Я мечтал, что смогу от души побездельничать, когда выйду на пенсию. Покопаюсь в саду, поброжу по антикварным магазинам в Винчестере. Буду пить кофе из кружки, украшенной надписью «Заслуженный ворчун». Махну рукой на защиту природы, куплю старую спортивную машину и стану перебирать двигатель в свое удовольствие. Подыщу рабочий комбинезон – по-моему, у меня еще никогда не было комбинезона, – перепачкаю руки в машинном масле и буду повсюду оставлять грязные отпечатки. Даже если бы я оказался в доме для престарелых – там, где все пациенты стоят рядком вдоль стены, будто в ожидании расстрела, или раскладывают пасьянсы на резиновых ковриках, предусмотрительно разложенных повсюду во избежание конфузов, – даже это унылое, младенческое существование, наполненное нелепой бравадой престарелых мачо, было бы лучше, чем то, что ждет меня впереди: пустота и забвение.
Глупо жаловаться, моя жизнь все равно была чуть не в три раза дольше, чем у Алисы.
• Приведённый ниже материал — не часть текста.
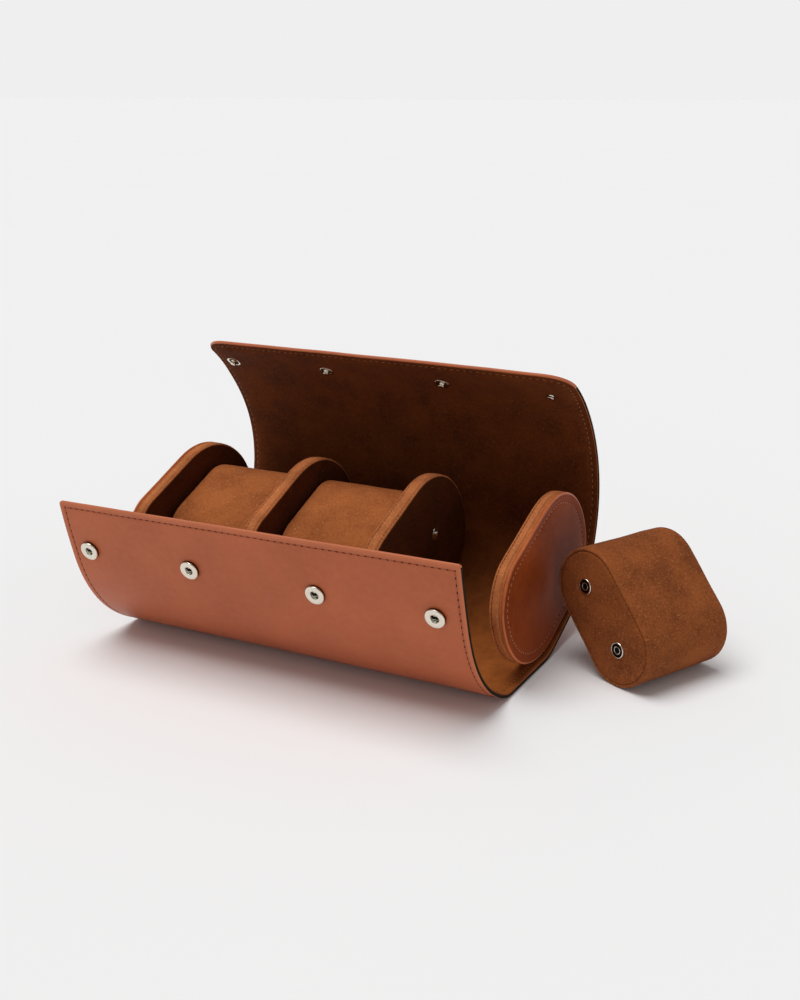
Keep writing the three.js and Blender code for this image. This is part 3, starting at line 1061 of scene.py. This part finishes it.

Отличный сюжетный ход для книги. Мне всегда казалось, что смерть – это то, что бывает с другими, вроде публичного скандала или банкротства. У нас за плечами миллионы лет эволюции, а мы так и не смогли одолеть этот изъян человеческой природы.
– Кажется, ты пытаешься отвлечься, – мягко заметила Флисс, когда я рассказал ей о своем проекте по «сбору данных о погибшей студентке».
Да, я хочу сосредоточить свое внимание на чем-то другом, заполнить пустоту, пока ее место не занял страх. И мне это удается: прошлое Алисы смотрит на меня из фотографий, писем, эсэмэс-сообщений, заметок в твиттере, шуток и даже невнятных сплетен (кто-то пустил слух, что она была героиновой наркоманкой). Подумать только, а ведь раньше после смерти не оставалось ничего, кроме жалкой стопки официальных документов: свидетельство о рождении, водительское удостоверение, свидетельство о браке, свидетельство о смерти. А теперь мы повсюду: разрозненные осколки цельной картины, неуловимые, но долговечные, цифровые данные о живых, настоящих людях. В этом бездонном хранилище информации есть все. Мы больше не можем хранить секреты. Нам с тобой не удалось бы остаться незамеченными, старик, родись мы лет на сорок позже.
Некоторые свидетели приезжают сами, вытряхивая последние крохи воспоминаний из своей дырявой памяти и карманов, и я рефлекторно хватаюсь за блокнот или диктофон. Этот проект стал моей навязчивой идеей.